Securing Polkadot Nodes

Table of Contents

The Problem
First Step: seccomp
Binary Separation
Landlock
Other Efforts
Getting Back to seccomp
Secure Validator Mode
What’s Next?
Footnotes

In my last post I gave a general overview of Polkadot. Now I would like to do a more detailed retrospective on how exactly I secured Polkadot validator nodes – and why they needed to be secured in the first place.

Let’s first review some essential concepts:

Polkadot: a network where many chains are connected and secured through a “relay chain”.
Validators: special nodes on the network that are entrusted with validating blocks from other chains.
PVF: the Polkadot Validation Function, which is custom validation logic that is specific to each chain. Validators run this logic when validating candidate blocks for each chain.
Core: a unit of work that Polkadot is able to provide.
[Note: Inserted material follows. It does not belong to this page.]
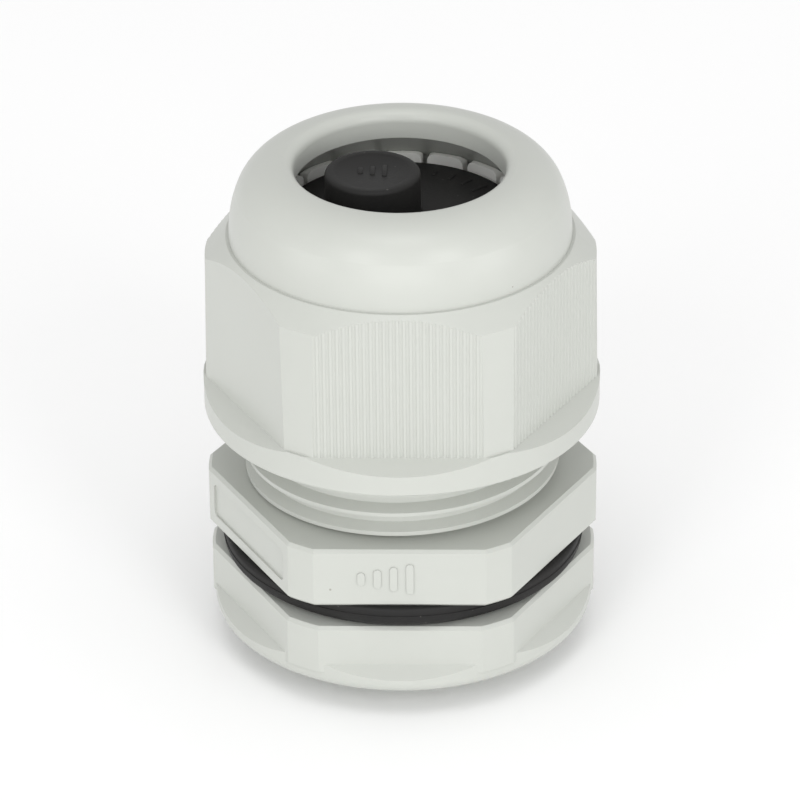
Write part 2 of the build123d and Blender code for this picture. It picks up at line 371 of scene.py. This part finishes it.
def finish_piece(piece, material, body, node, angle):
    """Closes the seams, smooths all but sharp edges, ties the piece to its body and hides the CAD node it
    stands in for.
    """
    make_active(piece)
    bpy.ops.object.mode_set(mode="EDIT")
    bpy.ops.mesh.select_all(action="SELECT")
    bpy.ops.mesh.remove_doubles(threshold=1e-6)
    bpy.ops.mesh.normals_make_consistent(inside=False)
    bpy.ops.object.mode_set(mode="OBJECT")
    bpy.ops.object.shade_smooth_by_angle(angle=radians(angle))
    piece.data.materials.clear()
    piece.data.materials.append(material)
    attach(piece, body)
    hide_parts(node)
    size = [round(value / MM, 2) for value in piece.dimensions]
    print(piece.name, "is", size, "mm,", len(piece.data.polygons), "faces")


# %% [markdown]
# ### Gasket
#
# The gasket is a flat rubber ring between the body and the lock nut. Its rim slopes in at the
# foot, where the lock nut squeezes it. It was moulded in two halves, so a thin bead of flash
# runs round the rim. The ring is extruded in steps, and the circles at some of the steps are
# then made wider or narrower.

# %% Gasket
low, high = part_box("gasket")
gasket_radius = high.x
bore_radius = 13.32 * MM
bead = 0.08 * MM
gasket = ring("rubber_gasket", gasket_radius - bead, bore_radius, (0, 0, low.z), low.z, 160)
slope_height = 0.72 * MM
slope_width = 1.06 * MM
bead_half = 0.04 * MM
middle = (low.z + slope_height + high.z) / 2
bead_levels = [middle + step * bead_half for step in (-2, -1, 1, 2)]
levels = [low.z + slope_height] + bead_levels
for lower, upper in zip([low.z] + levels, levels + [high.z]):
    raise_by(upper - lower)
for level in (middle - bead_half, middle + bead_half):
    widen(gasket, level, gasket_radius - bead, gasket_radius)
widen(gasket, low.z, gasket_radius - bead, gasket_radius - slope_width)


def on_rim(first, second):
    flat = abs(first.z - second.z) < 1e-7
    at_corner = min(abs(first.z - levels[0]), abs(first.z - high.z)) < 1e-6
    outside = min(hypot(first.x, first.y), hypot(second.x, second.y)) > gasket_radius - 0.2 * MM
    return flat and at_corner and outside


print("rim edges:", pick(gasket, "EDGE", on_rim))
bpy.ops.mesh.bevel(offset=0.3 * MM, segments=4, affect="EDGES")
finish_piece(gasket, black_rubber, "gasket", "gasket", 50)

# %% [markdown]
# ### Seal
#
# The seal is a thick rubber bush that the fingers squeeze onto the cable. Its hole is off the
# axis, where the plug sits. Its top edges are rounded, so a shallow groove runs round the plug,
# and a few small raised bars stand near the rim, as a plain size mark.

# %% Seal
low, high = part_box("seal_insert")
seal_radius = high.x
plug_low, plug_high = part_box("seal_plug")
plug_radius = (plug_high.x - plug_low.x) / 2
plug_x = (plug_high.x + plug_low.x) / 2
hole_radius = plug_radius + 0.05 * MM
seal = ring("rubber_seal", seal_radius, hole_radius, (plug_x, 0, low.z), low.z, 128)
raise_by(high.z - low.z)


def top_circles(first, second):
    level = min(first.z, second.z) > high.z - 1e-6
    from_axis = [hypot(end.x, end.y) for end in (first, second)]
    from_plug = [hypot(end.x - plug_x, end.y) for end in (first, second)]
    outer = min(from_axis) > seal_radius - 0.01 * MM
    inner = max(from_plug) < hole_radius + 0.01 * MM
    return level and (outer or inner)


print("top edges:", pick(seal, "EDGE", top_circles))
bpy.ops.mesh.bevel(offset=0.35 * MM, segments=4, affect="EDGES")

# %% Size mark on the seal
start_alone()
bars = []
for index in range(4):
    angle = radians(70 - 11 * index)
    middle = Vector((cos(angle), sin(angle), 0)) * 9.0 * MM
    bpy.ops.mesh.primitive_cube_add(size=1, location=(middle.x, middle.y, high.z), rotation=(0, 0, angle))
    bar = bpy.context.object
    bar.scale = ((1.0 + 0.25 * index) * MM, 0.35 * MM, 0.2 * MM)
    bpy.ops.object.transform_apply(location=True, rotation=True, scale=True)
    bpy.ops.object.mode_set(mode="EDIT")
    bpy.ops.mesh.select_all(action="SELECT")
    bpy.ops.mesh.bevel(offset=0.08 * MM, segments=3, affect="EDGES")
    bpy.ops.object.mode_set(mode="OBJECT")
    bars.append(bar)
start_alone()
for bar in bars:
    bar.select_set(True)
seal.select_set(True)
bpy.context.view_layer.objects.active = seal
bpy.ops.object.join()
finish_piece(seal, black_rubber, "clamping_cage", "seal_insert", 40)

# %% [markdown]
# ### Plug
#
# The plug is a rubber pin that closes the hole until a cable comes through, and it stands
# proud so that it can be pulled. Its top has a rounded rim, a shallow dished middle and a
# small raised mark, and its foot is chamfered to go in easily.

# %% Plug
start_alone()
plug_height = plug_high.z - plug_low.z
bpy.ops.mesh.primitive_circle_add(
    vertices=96, radius=plug_radius - 0.5 * MM, fill_type="NGON", location=(plug_x, 0, plug_low.z)
)
plug = bpy.context.object
plug.name = "rubber_plug"
bpy.ops.object.transform_apply(location=True)
bpy.ops.object.mode_set(mode="EDIT")
bpy.ops.mesh.select_all(action="SELECT")
centre = (plug_x, 0, 0)
wide = plug_radius / (plug_radius - 0.5 * MM)
raise_by(0.9 * MM)
bpy.ops.transform.resize(value=(wide, wide, 1), center_override=centre)
raise_by(plug_height - 0.9 * MM)


def plug_rim(first, second):
    return min(first.z, second.z) > plug_high.z - 1e-6


print("rim edges:", pick(plug, "EDGE", plug_rim))
bpy.ops.mesh.bevel(offset=0.4 * MM, segments=4, affect="EDGES")
pick(plug, "FACE", lambda place, normal: normal.z > 0.99 and place.z > plug_high.z - 1e-6)
bpy.ops.mesh.inset(thickness=0.5 * MM)
bpy.ops.mesh.inset(thickness=0.15 * MM, depth=-0.12 * MM)

# %% Mark on the plug
bpy.ops.object.mode_set(mode="OBJECT")
marks = [plug]
for index in range(3):
    start_alone()
    place = (plug_x + (index - 1) * 1.1 * MM, 0.2 * MM, plug_high.z - 0.12 * MM)
    bpy.ops.mesh.primitive_cube_add(size=1, location=place)
    bar = bpy.context.object
    bar.scale = (0.45 * MM, (1.2 + 0.5 * index) * MM, 0.2 * MM)
    bpy.ops.object.transform_apply(location=True, rotation=True, scale=True)
    bpy.ops.object.mode_set(mode="EDIT")
    bpy.ops.mesh.select_all(action="SELECT")
    bpy.ops.mesh.bevel(offset=0.08 * MM, segments=2, affect="EDGES")
    bpy.ops.object.mode_set(mode="OBJECT")
    marks.append(bar)
start_alone()
for piece in marks:
    piece.select_set(True)
bpy.context.view_layer.objects.active = plug
bpy.ops.object.join()
finish_piece(plug, black_rubber, "seal_plug", "seal_plug", 40)

# %% [markdown]
# ## Floor finish
#
# A plain, pale, matt floor. A faint cloudiness keeps it from looking like a hole in the
# picture.

# %% Floor finish
ground = Finish("pale floor")
paper = ground.noise(6, 2.0)
ground.into("Base Color", ground.blend(paper, (0.96, 0.96, 0.96, 1), (0.98, 0.98, 0.98, 1)))
ground.into("Roughness", 0.8 + (paper - 0.5) * 0.1)
floor.data.materials.append(ground.material)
A chain can either have exclusive, long-term access to a core, or, more recently, can purchase on-demand coretime (instantaneous access to a core).

The Problem

PVFs are usually written in Rust and transpiled to WASM, a standardized cross-platform format. WASM is reasonably efficient and secure, running in a runtime which, in theory, restricts the operations of the WASM code.

In practice, however, the WASM runtime does not itself provide much security apart from trying to restrict operations. This means that if a malicious attacker were to craft some PVF code that could escape the runtime, for example by exploiting a bug, he could potentially gain access to the host system.
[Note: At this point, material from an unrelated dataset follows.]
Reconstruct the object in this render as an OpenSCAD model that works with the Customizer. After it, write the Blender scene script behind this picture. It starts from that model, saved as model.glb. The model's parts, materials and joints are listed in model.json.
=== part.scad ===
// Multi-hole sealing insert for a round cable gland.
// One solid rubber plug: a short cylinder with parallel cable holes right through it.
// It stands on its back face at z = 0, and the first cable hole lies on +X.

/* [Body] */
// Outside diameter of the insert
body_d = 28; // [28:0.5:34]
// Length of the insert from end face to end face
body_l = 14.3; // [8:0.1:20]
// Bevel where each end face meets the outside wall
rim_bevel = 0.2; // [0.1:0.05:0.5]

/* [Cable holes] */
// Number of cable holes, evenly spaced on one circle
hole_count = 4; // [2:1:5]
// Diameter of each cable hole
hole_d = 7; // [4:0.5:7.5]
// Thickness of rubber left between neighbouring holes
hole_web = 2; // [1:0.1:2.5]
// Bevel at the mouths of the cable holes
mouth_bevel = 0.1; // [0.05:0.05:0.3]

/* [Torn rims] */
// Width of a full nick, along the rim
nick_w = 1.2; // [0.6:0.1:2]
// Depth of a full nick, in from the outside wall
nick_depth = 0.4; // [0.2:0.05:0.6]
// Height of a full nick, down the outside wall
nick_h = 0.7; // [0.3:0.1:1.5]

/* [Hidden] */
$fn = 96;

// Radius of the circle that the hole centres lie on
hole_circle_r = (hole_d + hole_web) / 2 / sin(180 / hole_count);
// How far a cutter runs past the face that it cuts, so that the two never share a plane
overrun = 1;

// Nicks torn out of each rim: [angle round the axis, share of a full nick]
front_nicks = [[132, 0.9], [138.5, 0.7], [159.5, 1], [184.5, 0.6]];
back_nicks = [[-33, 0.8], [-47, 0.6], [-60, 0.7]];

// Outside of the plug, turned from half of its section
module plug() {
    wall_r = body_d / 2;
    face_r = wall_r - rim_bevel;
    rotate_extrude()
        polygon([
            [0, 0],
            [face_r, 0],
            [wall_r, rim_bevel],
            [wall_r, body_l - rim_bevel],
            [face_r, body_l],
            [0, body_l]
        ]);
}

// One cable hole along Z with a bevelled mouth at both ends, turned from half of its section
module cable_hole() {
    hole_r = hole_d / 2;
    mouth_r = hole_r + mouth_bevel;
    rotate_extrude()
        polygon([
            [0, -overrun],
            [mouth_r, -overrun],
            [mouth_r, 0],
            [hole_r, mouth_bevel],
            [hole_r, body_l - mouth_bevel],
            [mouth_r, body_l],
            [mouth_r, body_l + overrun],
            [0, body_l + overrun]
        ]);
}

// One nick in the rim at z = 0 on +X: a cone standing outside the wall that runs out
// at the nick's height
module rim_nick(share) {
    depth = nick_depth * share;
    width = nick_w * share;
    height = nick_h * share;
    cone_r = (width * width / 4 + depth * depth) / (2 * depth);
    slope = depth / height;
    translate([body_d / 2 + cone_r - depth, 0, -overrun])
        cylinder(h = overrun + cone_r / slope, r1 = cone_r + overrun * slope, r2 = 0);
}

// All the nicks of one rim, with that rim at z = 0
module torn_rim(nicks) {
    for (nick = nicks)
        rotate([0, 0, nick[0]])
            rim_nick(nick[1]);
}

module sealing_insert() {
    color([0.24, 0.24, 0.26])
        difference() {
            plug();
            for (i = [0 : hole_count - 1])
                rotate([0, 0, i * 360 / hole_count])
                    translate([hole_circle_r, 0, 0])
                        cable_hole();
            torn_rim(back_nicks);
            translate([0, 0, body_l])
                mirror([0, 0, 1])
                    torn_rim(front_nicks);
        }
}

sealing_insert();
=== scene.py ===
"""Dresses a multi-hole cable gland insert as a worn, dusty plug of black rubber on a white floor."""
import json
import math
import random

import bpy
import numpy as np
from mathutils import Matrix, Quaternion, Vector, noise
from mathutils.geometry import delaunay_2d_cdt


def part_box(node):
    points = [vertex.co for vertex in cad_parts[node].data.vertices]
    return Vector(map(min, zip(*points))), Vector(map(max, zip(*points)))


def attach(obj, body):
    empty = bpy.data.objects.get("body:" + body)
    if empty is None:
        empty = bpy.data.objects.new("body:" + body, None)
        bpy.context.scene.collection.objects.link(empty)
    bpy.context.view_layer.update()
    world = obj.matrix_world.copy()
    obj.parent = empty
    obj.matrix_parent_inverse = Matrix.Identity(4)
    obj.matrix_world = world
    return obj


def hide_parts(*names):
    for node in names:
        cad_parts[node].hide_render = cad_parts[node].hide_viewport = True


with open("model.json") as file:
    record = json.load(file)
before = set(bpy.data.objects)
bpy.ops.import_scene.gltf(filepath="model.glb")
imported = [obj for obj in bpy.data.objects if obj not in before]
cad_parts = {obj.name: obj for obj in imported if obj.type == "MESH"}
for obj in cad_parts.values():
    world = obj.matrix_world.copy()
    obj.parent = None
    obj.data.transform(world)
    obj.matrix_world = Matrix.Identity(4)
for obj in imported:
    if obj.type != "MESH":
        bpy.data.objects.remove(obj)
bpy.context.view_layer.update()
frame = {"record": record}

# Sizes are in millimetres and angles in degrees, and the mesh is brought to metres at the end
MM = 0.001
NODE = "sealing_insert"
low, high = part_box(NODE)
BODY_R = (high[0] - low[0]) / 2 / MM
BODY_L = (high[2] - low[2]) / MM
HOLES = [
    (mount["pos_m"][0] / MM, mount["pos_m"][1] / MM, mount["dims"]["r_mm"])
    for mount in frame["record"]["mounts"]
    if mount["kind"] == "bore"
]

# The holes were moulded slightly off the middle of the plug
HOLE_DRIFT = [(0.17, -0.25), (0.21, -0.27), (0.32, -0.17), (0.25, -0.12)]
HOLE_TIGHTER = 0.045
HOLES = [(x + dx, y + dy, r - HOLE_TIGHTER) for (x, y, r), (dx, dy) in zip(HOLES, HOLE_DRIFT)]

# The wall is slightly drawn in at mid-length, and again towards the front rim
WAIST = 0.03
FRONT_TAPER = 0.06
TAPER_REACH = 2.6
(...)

We were particularly concerned about the potential theft of validator keys, which could allow an attacker to impersonate a validator. Other concerns included attackers initiating disputes – resulting in loss of stake and real economic damage to the network – as well as attackers DOSing or otherwise stalling the network. I should remind the reader that secure and deterministic execution of PVFs is critical in maintaining consensus for Polkadot!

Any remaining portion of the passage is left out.